Since then his record had been one of rapid advancement and brilliant achievement. His first assignment had been in the Philippines as a construction officer and he had been aide to his father when the senior MacArthur was chief military observer with the Japanese Army in the war against Russia. In 1907 he served as aide-de-camp to President Theodore Roosevelt. After various assignments in the United States he was ordered to Washington in 1913 for duty with the Chief of Engineers. The following year he accompanied the Mexican expedition to Vera Cruz as assistant engineer officer.
In World War I Douglas MacArthur’s record was outstanding. Transferring to the infantry, he served as chief of staff of the 42d Division, the Rainbow Division, and as commander of the 84th Brigade of that division. He was wounded twice, served briefly in the occupation and returned to the United States in 1919 as a brigadier general of the National Army. That year, at the age of 39, he was appointed Superintendent of the Military Academy at West Point over a number of senior generals. From West Point he went to the Philippines where he commanded in turn the District of Manila and the 23rd Brigade. In January 1925 he was appointed a major general and returned to the United States the following month.
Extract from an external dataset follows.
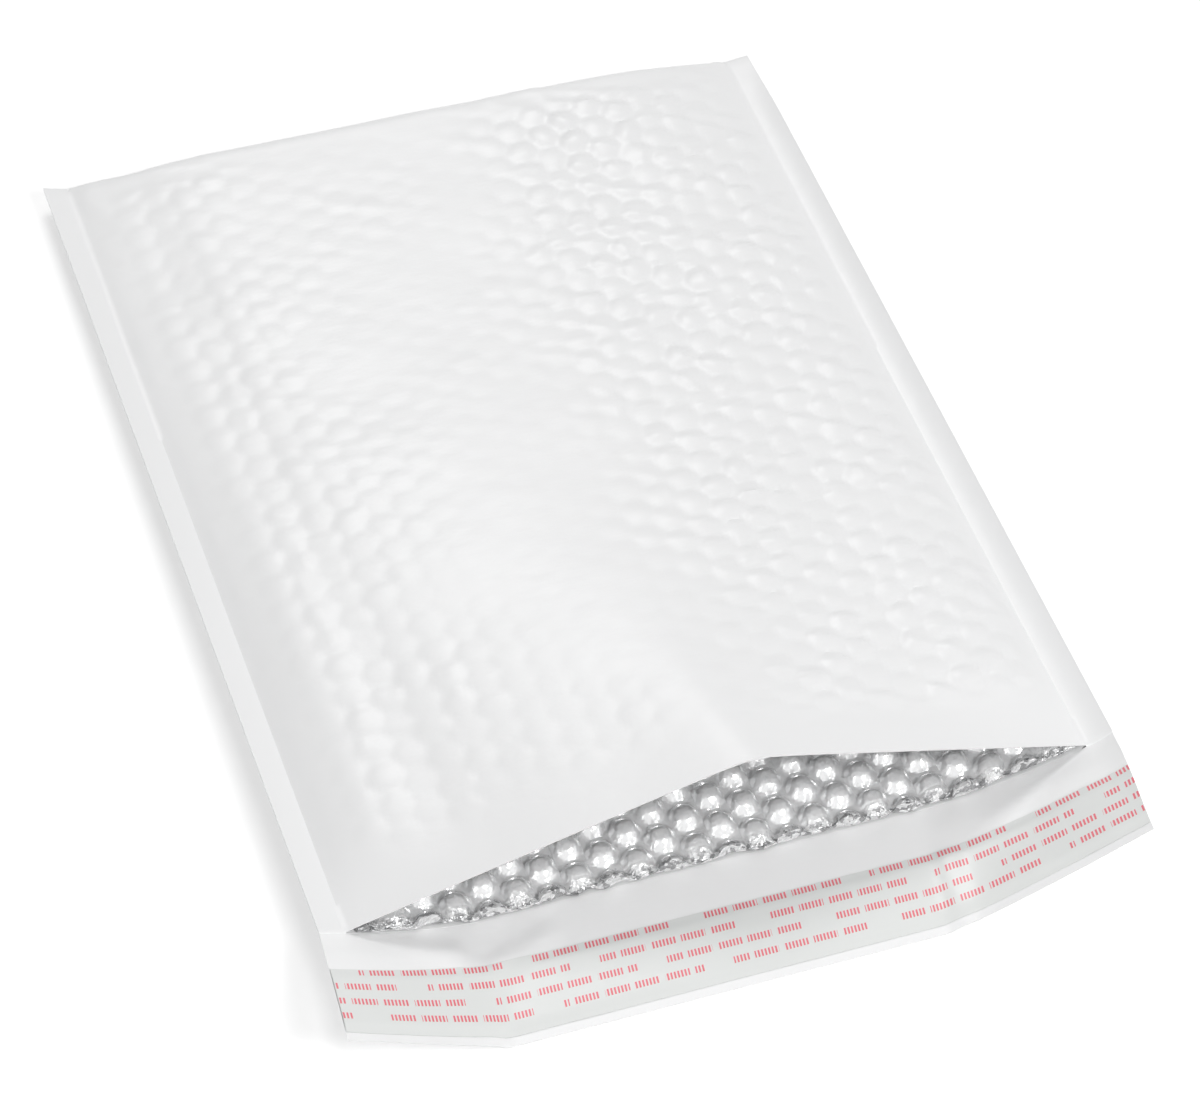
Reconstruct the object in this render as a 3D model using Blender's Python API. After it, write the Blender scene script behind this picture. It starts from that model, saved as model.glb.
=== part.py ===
"""Padded mailing envelope, lying on its back with its mouth propped open.

It is one sheet of white film folded at the far end, lined with bubble film, sealed along
both sides, and longer at the back, where the flap carries an adhesive band under a
release liner.

Frame: X across the envelope, Y along it, from the flap's free edge at -Y to the fold at
+Y, and Z up. The origin is on the surface it lies on, under the middle of its box.
A place on the sheet is given by its distance along the flat sheet from the left edge,
called reach here, and by its Y.
"""
import math

import bmesh
import bpy

# Sheet, in metres
WIDTH = 0.216
BODY_LENGTH = 0.279
FLAP_LENGTH = 0.038
FILM = 0.0004
CLEARANCE = 0.0003

# Side seams: a flat seal, then the shoulder where the lining comes to its full thickness
SEAL = 0.007
SHOULDER_AT_MOUTH = 0.026
SHOULDER_AT_FOLD = 0.045
SHOULDER_POWER = 2.5
LINER_EDGE = 0.010
FIRST_BUBBLES = 0.013

# Bubble lining
BUBBLE_PITCH = 0.0094
LINER_BASE = 0.0005
DOME_HEIGHT = 0.0035
DOMED_DEPTH = 0.072
MEAN_DOME = 0.7 * DOME_HEIGHT
FRONT_SETBACK = 0.012
BUMP_HEIGHT = 0.0007
BUMP_FREE_MOUTH = 0.012
BUMP_FREE_FOLD = 0.008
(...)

For the next three years General MacArthur commanded a corps area in the United States. In 1928 he returned to Manila as commander of the Philippine Department. Upon completion of this assignment he was brought back to the United States where he commanded the Ninth Corps Area on the west coast for a month and on 1 November 1930 was appointed Chief of Staff, U.S. Army. He held this post five years before going to the Philippines as Military Advisor to the Philippine Commonwealth. On 31 December 1937, after thirty-eight years’ service, eighteen of them as a general officer, MacArthur retired from the Army with the rank of general, to become field marshal in the Philippine Army a short time later. His return to active duty on 26 July 1941 was as a major general, his permanent rank before retirement. The next day action to promote him to the rank of temporary lieutenant general was initiated and approved two days later, effective 27 July.